EXERCISE OBJECTIVE
Every line below must be reproduced exactly. Copy them all.

§

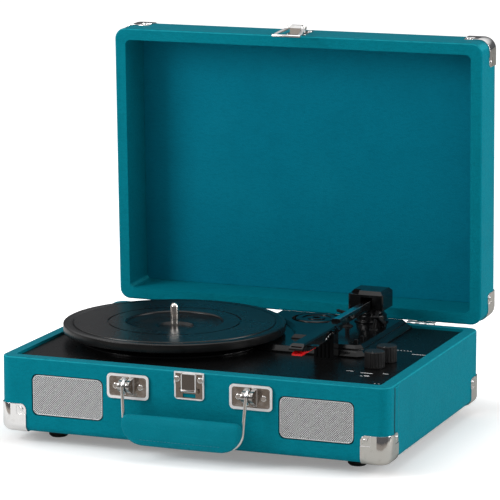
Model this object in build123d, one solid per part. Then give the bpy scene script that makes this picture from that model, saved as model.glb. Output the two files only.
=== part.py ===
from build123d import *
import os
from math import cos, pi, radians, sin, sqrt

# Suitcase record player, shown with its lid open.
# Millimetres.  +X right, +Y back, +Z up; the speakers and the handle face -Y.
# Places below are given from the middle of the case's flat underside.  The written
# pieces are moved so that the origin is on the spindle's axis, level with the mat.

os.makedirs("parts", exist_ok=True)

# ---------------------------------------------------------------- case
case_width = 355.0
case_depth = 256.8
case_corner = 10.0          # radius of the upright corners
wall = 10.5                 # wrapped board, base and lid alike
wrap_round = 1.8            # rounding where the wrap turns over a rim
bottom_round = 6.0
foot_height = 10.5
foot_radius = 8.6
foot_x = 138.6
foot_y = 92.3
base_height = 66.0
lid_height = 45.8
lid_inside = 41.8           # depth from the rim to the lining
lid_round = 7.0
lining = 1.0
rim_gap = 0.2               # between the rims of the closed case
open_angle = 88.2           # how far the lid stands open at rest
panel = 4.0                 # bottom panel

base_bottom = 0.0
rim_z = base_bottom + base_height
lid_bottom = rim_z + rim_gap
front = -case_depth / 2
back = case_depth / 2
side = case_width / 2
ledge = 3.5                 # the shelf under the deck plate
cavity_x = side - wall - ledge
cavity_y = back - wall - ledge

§

RESULT BELOW
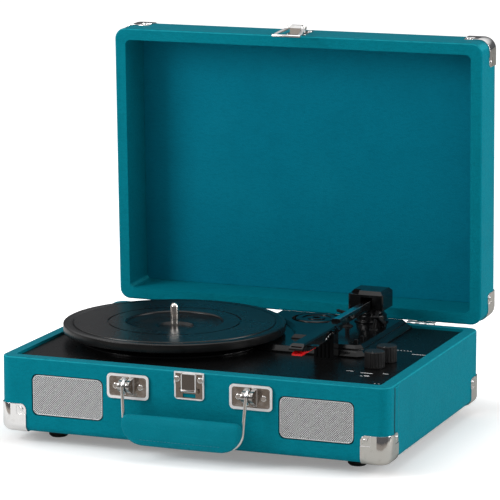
Model this object in build123d, one solid per part. Then give the bpy scene script that makes this picture from that model, saved as model.glb. Output the two files only.
=== part.py ===
from build123d import *
import os
from math import cos, pi, radians, sin, sqrt

# Suitcase record player, shown with its lid open.
# Millimetres.  +X right, +Y back, +Z up; the speakers and the handle face -Y.
# Places below are given from the middle of the case's flat underside.  The written
# pieces are moved so that the origin is on the spindle's axis, level with the mat.

os.makedirs("parts", exist_ok=True)

# ---------------------------------------------------------------- case
case_width = 355.0
case_depth = 256.8
case_corner = 10.0          # radius of the upright corners
wall = 10.5                 # wrapped board, base and lid alike
wrap_round = 1.8            # rounding where the wrap turns over a rim
bottom_round = 6.0
foot_height = 10.5
foot_radius = 8.6
foot_x = 138.6
foot_y = 92.3
base_height = 66.0
lid_height = 45.8
lid_inside = 41.8           # depth from the rim to the lining
lid_round = 7.0
lining = 1.0
rim_gap = 0.2               # between the rims of the closed case
open_angle = 88.2           # how far the lid stands open at rest
panel = 4.0                 # bottom panel

base_bottom = 0.0
rim_z = base_bottom + base_height
lid_bottom = rim_z + rim_gap
front = -case_depth / 2
back = case_depth / 2
side = case_width / 2
ledge = 3.5                 # the shelf under the deck plate
cavity_x = side - wall - ledge
cavity_y = back - wall - ledge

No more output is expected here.